A simple portfolio framework

  • Set a combined open risk cap (example: 1.5% total across all positions).
  • Bucket exposures (example: “USD strength” risk vs “USD weakness” risk).
  • Assume correlation rises during events and size accordingly.
  • Track worst-case outcome if all stops hit together, not separately.

A good calculator helps you size trades. A good system helps you size exposure. That distinction is why portfolio rules belong inside serious risk management.

How to validate your calculator (so you can trust the result)

You should trust a calculator only after you validate it on your platform and broker specifications. This doesn’t require advanced math. It requires one basic check: does the projected loss match the platform’s projected loss when the stop is hit?

  • Pick a symbol and a stop distance.
  • Calculate a size using your calculator.
  • Use the platform’s order preview to estimate loss at the stop.
  • If results differ, investigate pip/point value, decimals, contract size, and currency conversion.

Conclusion

A forex position size calculator is not a tool for “better trades.” It is a tool for consistent risk. When sizing is standardized, your strategy has room to perform, your psychology stabilizes, and your results become repeatable across market conditions. Survival is not optional in leveraged markets — it is engineered.

If you want a simple rule: Risk is a decision. Size is a calculation. Discipline is the refusal to change either one after the outcome.

Frequently Asked Questions

What does a forex position size calculator do?

It converts a defined risk amount (either a percentage of equity or a fixed dollar amount) and a stop loss distance into a lot size. The purpose is to keep your maximum loss consistent when the stop is hit, regardless of market volatility or stop width.

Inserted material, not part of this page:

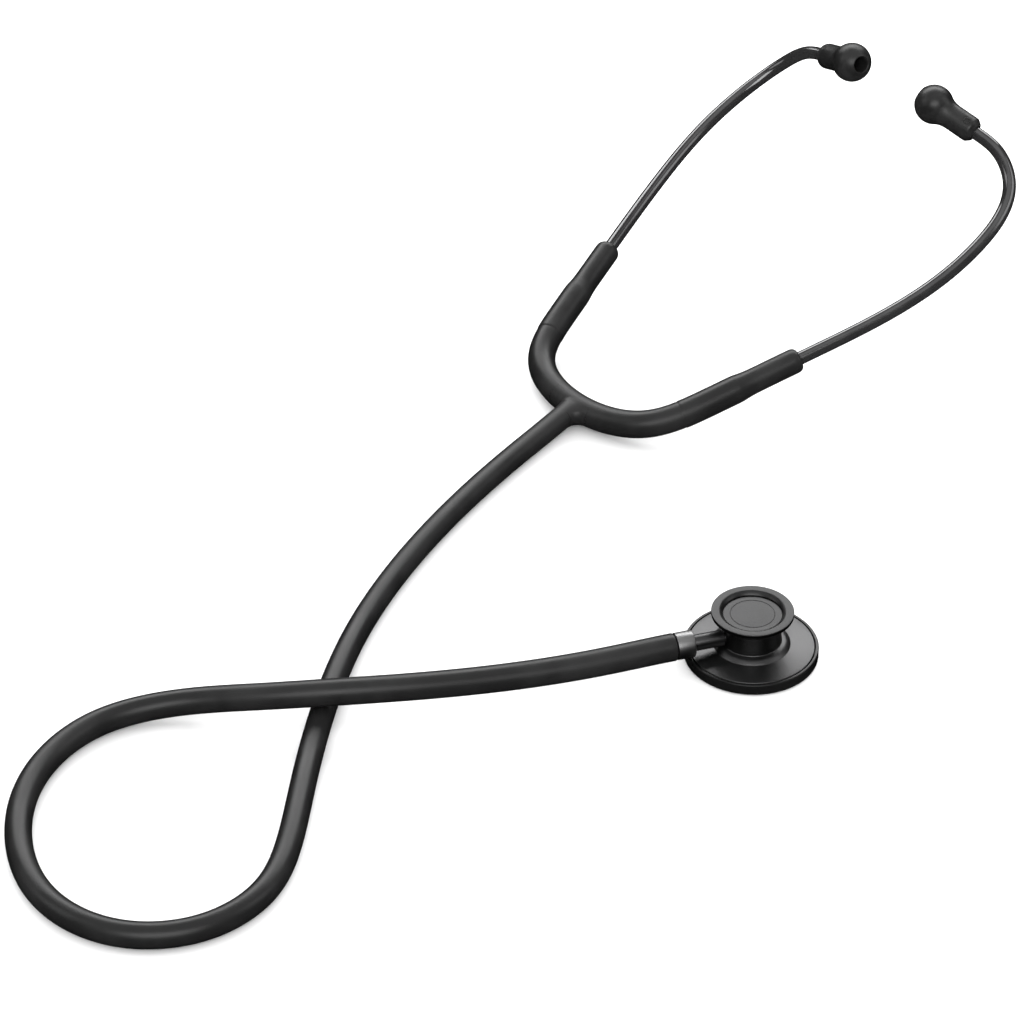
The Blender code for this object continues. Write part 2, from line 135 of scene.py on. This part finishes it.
def weld(piece):
    """Merge the doubles of a finished shape and turn its faces outwards."""
    work_on(piece)
    edit_all()
    bpy.ops.mesh.remove_doubles(threshold=1e-6)
    bpy.ops.mesh.normals_make_consistent(inside=False)
    bpy.ops.object.mode_set(mode="OBJECT")


def smooth(piece):
    """Shade a piece smooth, with creases where its faces meet at more than SHARP_ANGLE."""
    work_on(piece)
    bpy.ops.object.shade_smooth_by_angle(angle=SHARP_ANGLE)


def tube(name, points, radii, sides):
    """A closed round rod along a path in mm, with its own radius at each point."""
    bpy.ops.object.select_all(action="DESELECT")
    bpy.ops.curve.primitive_nurbs_path_add()
    piece = bpy.context.object
    piece.name = name
    line = piece.data.splines[0]
    line.type = "POLY"
    line.points.add(len(points) - len(line.points))
    for knot, point, radius in zip(line.points, points, np.broadcast_to(radii, len(points))):
        knot.co = (*(np.array(point) * MM), 1.0)
        knot.radius = radius
    piece.data.bevel_depth = MM
    piece.data.bevel_resolution = (sides - 4) // 2
    bpy.ops.object.convert(target="MESH")
    piece = bpy.context.object
    edit_all()
    bpy.ops.mesh.fill_holes(sides=0)
    bpy.ops.object.mode_set(mode="OBJECT")
    weld(piece)
    smooth(piece)
    return piece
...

Why do two calculators give different lot sizes?

Differences usually come from pip/point value assumptions, account currency conversion, contract specifications, or rounding rules. The correct result is the one that matches your broker’s symbol specifications and projected loss at the stop on your platform.

Does leverage change how I calculate position size?

Leverage affects margin requirements, not risk-based sizing logic. You still calculate size from risk dollars and stop distance. The safest traders use leverage as a tool for capital efficiency, not as a reason to increase risk.

Should I change risk percentage after losses or wins?

Not inside the same session. Changing risk based on emotion breaks consistency and makes performance impossible to evaluate. If you use dynamic risk, it should be rule-based (e.g., drawdown ladder) and applied automatically, not as a reaction to the last trade.

How do I size trades correctly during high volatility or news?

Expect wider stops and higher execution costs. Keep risk dollars fixed and let the wider stop force a smaller lot size. Add a buffer for spread and slippage, and consider reducing risk percentage during conditions where stop fills can exceed planned loss.

What is the most common position sizing mistake?

Choosing lot size based on desired profit instead of defined risk. Profit is an output; risk is an input. The second most common mistake is stacking correlated exposure across multiple trades and accidentally turning the portfolio into one oversized bet.

Risk Disclaimer

Educational content only; not investment advice. Trading leveraged markets involves significant risk and may result in loss of capital. Always apply predefined position sizing, stop-loss rules, and session-level risk limits appropriate for your experience and account size.